Monitoring and Recovery
Proactive monitoring is essential to detect split-brain events early. Automated scripts should periodically verify that only one master exists in the claimed topology.
def check_cluster_integrity(sentinel_hosts):
known_masters = set()
for host in sentinel_hosts:
try:
s = Sentinel([host], socket_timeout=0.2)
master = s.master_for('mymaster', socket_timeout=0.2)

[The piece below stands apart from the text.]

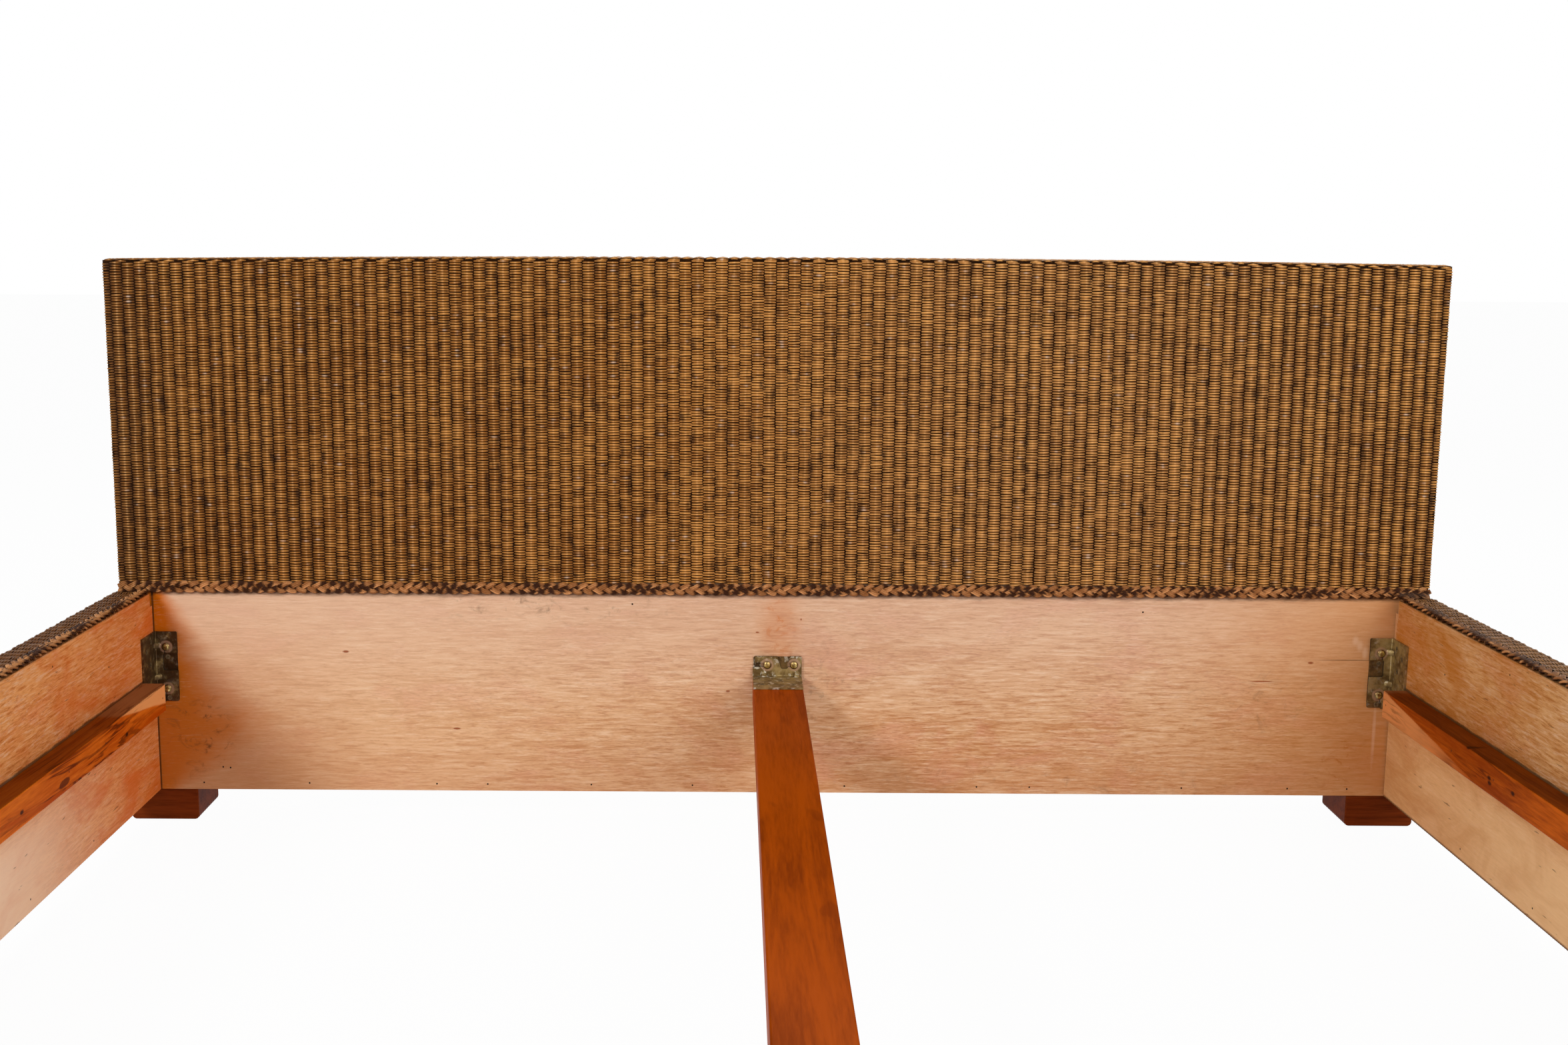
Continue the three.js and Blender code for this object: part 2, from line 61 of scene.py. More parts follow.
eye = Vector((-0.0634, -1.4754, 0.8586))
tilt, turn, roll = (math.radians(angle) for angle in (-9.104, -0.152, 0.290))
ahead = Vector((math.sin(turn) * math.cos(tilt), math.cos(turn) * math.cos(tilt), math.sin(tilt)))
level = ahead.cross(Vector((0, 0, 1))).normalized()
upright = level.cross(ahead)
right = level * math.cos(roll) + upright * math.sin(roll)
up = upright * math.cos(roll) - level * math.sin(roll)

lens = bpy.data.cameras.new("view")
lens.sensor_width = 36
lens.lens = 38.98
lens.shift_x = 0.0365
lens.clip_start = 0.02
camera = new_object("view", lens)
camera.matrix_world = Matrix.Translation(eye) @ Matrix((right, up, -ahead)).transposed().to_4x4()
bpy.context.scene.camera = camera

# TIMBER FRAME
# Posts, rails and blocks of bare softwood inside the headboard and the rails. They are nailed and glued, and
# show only from below.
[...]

addr = f"{master.connection_pool.connection_kwargs['host']}:{master.connection_pool.connection_kwargs['port']}"
known_masters.add(addr)
except Exception:
pass
if len(known_masters) > 1:
trigger_alert(f"CRITICAL: Split-brain detected. Masters: {known_masters}")
return False
return True
Architectural Alternatives
For systems where strict consistency (CP in CAP theorem) is paramount, Redis with asynchronous replication might not be the ideal choice. Alternatives include:
- etcd / ZooKeeper: Use consensus algorithms (Raft/ZAB) that guarantee linearizability and prevent split-brain by design, blocking writes if a quorum is lost.
- Consul: Provides similar distributed locking capabilities with strong consistency via the Raft protocol.
Best Practices Summary
- Topology: Deploy Sentinel nodes across at least three distinct physical racks or availability zones.
- Quorum: Always set the Sentinel quorum to a majority (e.g., 2 out of 3, 3 out of 5).
- Replication Safety: Configure
min-replicas-to-writeon the master to halt writes during isolation. - Application Logic: Implement idempotency checks and business-level reconciliation to handle potential data conflicts.
- Failover Drills: Regularly simulate network partitions to test the cluster's recovery behavior and alerting mechanisms.